Thinking strategies

Language is a funny thing.  Labels are even funnier.  In the sense that I get stuck trying to find  the right language to communicate to a specific or even general audience — and I get even more stuck when I can’t seem to land on the right label.

There are two specific decisions that need to be made over the next little while (actually now would be good).  They are:

1.  What to call the new studio space that is moving towards completion in the newly renovated Henry Angus Building – the home of the UBC Sauder School of Business.

and,

2.  What to call what I am doing at Sauder.

Last year when we were developing the web-site, we went through all the possible names for the Community of Practice which would also label the web-site and potentially the studio.  We decided on d.studio.
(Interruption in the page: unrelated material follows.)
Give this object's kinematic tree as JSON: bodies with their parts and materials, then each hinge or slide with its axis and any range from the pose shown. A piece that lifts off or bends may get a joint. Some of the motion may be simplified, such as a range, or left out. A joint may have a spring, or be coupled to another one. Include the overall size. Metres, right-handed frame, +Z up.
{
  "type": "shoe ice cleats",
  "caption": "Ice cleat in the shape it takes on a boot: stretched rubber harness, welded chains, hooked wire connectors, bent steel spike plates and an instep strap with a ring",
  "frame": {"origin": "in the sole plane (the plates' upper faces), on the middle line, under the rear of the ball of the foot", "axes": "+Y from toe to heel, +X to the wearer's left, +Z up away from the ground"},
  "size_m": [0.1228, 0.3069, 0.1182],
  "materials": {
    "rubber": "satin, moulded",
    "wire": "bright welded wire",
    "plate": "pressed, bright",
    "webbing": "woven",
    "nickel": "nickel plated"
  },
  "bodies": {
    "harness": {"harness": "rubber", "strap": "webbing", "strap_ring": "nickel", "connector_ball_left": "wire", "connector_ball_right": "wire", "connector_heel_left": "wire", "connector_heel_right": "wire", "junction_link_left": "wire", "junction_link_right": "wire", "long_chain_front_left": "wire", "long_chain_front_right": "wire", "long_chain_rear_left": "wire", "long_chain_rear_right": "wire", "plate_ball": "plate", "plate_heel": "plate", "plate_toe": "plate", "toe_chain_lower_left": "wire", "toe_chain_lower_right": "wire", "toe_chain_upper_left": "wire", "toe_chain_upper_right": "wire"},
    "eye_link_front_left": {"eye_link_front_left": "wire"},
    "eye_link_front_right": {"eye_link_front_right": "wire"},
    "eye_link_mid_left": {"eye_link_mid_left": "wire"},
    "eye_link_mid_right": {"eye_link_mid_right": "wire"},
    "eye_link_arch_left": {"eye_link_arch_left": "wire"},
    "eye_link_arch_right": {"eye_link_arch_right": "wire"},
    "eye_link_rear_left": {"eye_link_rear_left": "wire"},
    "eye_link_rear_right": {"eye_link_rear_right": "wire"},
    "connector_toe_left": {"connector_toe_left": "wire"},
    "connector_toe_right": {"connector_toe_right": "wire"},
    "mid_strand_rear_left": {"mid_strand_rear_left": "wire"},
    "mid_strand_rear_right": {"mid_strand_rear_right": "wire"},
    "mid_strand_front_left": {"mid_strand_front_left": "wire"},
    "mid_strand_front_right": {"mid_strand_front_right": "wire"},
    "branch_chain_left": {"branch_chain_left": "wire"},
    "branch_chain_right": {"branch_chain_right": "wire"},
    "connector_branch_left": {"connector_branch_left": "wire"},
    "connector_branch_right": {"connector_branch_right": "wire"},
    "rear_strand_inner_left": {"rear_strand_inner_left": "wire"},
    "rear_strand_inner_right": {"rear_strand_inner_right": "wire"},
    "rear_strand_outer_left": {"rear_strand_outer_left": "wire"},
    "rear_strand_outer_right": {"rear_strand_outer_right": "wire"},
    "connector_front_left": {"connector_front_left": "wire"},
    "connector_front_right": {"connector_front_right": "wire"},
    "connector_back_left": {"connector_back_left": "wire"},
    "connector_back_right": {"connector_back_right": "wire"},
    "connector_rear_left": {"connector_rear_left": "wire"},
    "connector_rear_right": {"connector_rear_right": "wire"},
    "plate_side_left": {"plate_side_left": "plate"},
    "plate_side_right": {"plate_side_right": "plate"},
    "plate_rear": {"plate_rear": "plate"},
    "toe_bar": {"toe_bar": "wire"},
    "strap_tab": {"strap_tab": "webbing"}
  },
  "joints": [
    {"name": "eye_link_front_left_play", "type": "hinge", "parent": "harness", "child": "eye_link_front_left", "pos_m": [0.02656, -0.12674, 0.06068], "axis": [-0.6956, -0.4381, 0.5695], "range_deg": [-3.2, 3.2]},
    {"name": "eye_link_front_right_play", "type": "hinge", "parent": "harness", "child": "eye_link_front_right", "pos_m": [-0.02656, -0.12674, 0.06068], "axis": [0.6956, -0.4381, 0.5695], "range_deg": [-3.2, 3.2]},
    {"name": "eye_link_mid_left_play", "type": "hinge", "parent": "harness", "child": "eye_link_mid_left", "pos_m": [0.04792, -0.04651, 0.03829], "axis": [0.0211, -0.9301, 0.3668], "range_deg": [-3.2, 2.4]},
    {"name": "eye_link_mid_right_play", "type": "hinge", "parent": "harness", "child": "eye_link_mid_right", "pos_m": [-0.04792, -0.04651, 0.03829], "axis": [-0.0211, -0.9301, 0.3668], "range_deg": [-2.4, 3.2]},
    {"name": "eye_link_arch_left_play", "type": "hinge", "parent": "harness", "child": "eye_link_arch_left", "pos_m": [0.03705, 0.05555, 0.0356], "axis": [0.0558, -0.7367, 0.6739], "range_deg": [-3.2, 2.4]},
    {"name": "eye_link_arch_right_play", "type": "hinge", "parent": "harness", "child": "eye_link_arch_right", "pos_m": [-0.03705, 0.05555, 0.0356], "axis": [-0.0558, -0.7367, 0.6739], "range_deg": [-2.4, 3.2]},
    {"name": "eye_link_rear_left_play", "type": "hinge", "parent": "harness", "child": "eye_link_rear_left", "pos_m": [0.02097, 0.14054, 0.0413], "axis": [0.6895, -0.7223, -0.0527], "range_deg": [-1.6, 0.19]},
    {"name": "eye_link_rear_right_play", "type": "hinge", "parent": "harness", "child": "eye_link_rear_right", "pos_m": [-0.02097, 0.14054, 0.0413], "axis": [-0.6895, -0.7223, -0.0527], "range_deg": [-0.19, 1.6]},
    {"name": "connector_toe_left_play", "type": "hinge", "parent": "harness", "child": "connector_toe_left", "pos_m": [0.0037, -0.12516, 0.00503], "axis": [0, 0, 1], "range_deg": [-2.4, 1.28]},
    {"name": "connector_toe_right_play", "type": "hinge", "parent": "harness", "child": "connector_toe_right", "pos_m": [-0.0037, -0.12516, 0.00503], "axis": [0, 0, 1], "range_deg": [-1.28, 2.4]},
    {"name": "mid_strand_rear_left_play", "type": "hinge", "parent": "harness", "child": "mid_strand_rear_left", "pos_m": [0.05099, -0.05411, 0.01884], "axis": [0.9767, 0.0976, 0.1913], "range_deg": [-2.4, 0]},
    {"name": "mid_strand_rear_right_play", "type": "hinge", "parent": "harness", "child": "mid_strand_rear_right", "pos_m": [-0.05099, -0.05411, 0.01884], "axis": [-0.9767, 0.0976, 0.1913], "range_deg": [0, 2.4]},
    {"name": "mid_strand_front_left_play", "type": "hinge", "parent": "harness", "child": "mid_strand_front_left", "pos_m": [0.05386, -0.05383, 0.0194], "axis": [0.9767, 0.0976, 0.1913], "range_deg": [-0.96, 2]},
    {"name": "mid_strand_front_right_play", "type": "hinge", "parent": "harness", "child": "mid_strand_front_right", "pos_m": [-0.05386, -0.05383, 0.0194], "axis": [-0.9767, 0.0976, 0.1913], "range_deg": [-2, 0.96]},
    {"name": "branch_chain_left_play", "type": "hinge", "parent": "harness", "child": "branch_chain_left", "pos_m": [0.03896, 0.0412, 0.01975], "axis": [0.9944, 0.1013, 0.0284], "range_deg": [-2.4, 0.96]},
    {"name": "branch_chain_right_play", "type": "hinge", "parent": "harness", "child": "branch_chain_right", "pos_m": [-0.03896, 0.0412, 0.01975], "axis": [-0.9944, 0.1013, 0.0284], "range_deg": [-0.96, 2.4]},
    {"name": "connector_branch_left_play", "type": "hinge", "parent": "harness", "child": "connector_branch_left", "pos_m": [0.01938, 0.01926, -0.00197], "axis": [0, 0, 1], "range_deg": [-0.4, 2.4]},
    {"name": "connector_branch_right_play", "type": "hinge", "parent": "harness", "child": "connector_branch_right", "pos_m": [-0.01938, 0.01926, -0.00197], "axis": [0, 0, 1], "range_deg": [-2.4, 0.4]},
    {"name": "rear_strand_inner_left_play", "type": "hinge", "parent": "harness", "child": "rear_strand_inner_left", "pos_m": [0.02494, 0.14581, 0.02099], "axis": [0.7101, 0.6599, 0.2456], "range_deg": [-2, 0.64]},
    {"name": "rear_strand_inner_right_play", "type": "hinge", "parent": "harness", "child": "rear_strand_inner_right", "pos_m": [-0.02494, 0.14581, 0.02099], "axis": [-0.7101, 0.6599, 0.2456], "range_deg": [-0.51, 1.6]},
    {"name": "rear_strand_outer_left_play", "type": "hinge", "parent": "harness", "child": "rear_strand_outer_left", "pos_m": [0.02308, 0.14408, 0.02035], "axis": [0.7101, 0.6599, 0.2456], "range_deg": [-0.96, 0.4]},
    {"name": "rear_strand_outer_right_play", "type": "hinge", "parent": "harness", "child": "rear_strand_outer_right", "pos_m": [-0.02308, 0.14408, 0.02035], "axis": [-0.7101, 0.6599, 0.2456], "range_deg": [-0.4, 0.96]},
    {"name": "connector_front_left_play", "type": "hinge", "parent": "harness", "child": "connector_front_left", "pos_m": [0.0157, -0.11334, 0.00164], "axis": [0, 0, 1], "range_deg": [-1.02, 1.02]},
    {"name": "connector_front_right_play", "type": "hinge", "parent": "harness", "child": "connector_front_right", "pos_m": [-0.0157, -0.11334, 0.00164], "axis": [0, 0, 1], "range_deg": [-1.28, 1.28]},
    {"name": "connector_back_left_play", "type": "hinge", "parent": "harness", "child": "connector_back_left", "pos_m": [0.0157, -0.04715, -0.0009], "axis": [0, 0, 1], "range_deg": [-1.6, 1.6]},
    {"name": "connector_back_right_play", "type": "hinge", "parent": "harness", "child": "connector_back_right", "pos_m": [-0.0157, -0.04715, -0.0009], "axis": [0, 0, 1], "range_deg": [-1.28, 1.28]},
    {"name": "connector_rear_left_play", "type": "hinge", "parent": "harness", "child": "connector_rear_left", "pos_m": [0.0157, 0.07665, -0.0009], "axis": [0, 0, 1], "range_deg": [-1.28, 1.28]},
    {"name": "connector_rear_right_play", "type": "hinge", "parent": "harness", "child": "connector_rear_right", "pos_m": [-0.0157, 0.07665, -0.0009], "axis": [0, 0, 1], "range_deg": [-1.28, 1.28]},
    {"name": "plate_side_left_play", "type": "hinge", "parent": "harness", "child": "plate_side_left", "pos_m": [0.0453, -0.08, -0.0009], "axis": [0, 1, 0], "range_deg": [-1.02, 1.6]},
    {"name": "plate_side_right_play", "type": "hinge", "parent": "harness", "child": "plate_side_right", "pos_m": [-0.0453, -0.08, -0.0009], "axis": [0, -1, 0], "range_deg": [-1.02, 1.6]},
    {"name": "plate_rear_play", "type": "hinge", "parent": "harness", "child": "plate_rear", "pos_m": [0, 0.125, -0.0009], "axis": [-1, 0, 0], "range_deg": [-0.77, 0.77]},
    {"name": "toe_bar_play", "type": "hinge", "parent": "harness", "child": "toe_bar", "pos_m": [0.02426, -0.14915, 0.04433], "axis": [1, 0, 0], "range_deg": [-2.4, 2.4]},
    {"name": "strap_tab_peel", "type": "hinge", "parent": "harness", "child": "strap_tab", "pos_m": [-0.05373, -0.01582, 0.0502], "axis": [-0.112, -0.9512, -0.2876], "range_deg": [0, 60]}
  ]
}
But now I am wondering…is d.studio the right label?  Is it too confining or even off-putting in the business school — and beyond?  Should it be the b.studio — to signify the “business” thinking that will go on in the studio?  Or maybe it should be Studio 338 (the room number) — but that seems somehow too close to Studio 54.   Perhaps the simplest and most straightforward is the Sauder Studio.   The problem is with any branding (I guess) is that now people seem to know it and call it the d.studio.  So perhaps we are stuck with that — not that it is a bad label.  Maybe I’ll always be thinking that any label for a space of such potential evolution and excitement won’t quite capture it properly.   The decision will have to be made when the sign goes up — until then I have time to ponder a bit more.

The second issue — what to call what I do goes to the heart of the conversation that has occurred on the LinkedIn groups and other blogs — is design thinking the right term?  Again — it is branded and quite successfully.  Do we all agree on what it means — no and that is probably not all that important.  Having the conversation about how we think is important.

So I have decided — I am calling what I do at Sauder Thinking Strategies. I want to make sure that design thinking is in the context of other modes of thinking and my real aim is to make time and space for thinking.  This is about taking the time to think about what process you are using to think through a problem or opportunity.

On September 1 which is the Orientation Day for the MBAs, I will be presenting them with a Thinking Strategies “map” in which I hope they can situate themselves as thinkers and begin to explore regions of the thinking map that might be new territory for them.  We’ll then do the Design Thinker simulation http://www.experiencepoint.com/sims/DesignThinker and it will be in the context of exploration of a Thinking Strategy.

Writing these blogs (have taken a holiday from it for awhile) is an amazingly creative activity.  I hadn’t actually thought about the info-graphic we are working on for Thinking Strategies as a map — until I wrote the paragraph above.  The other factor is that it is early in the morning — one of the only times when I really can truly think.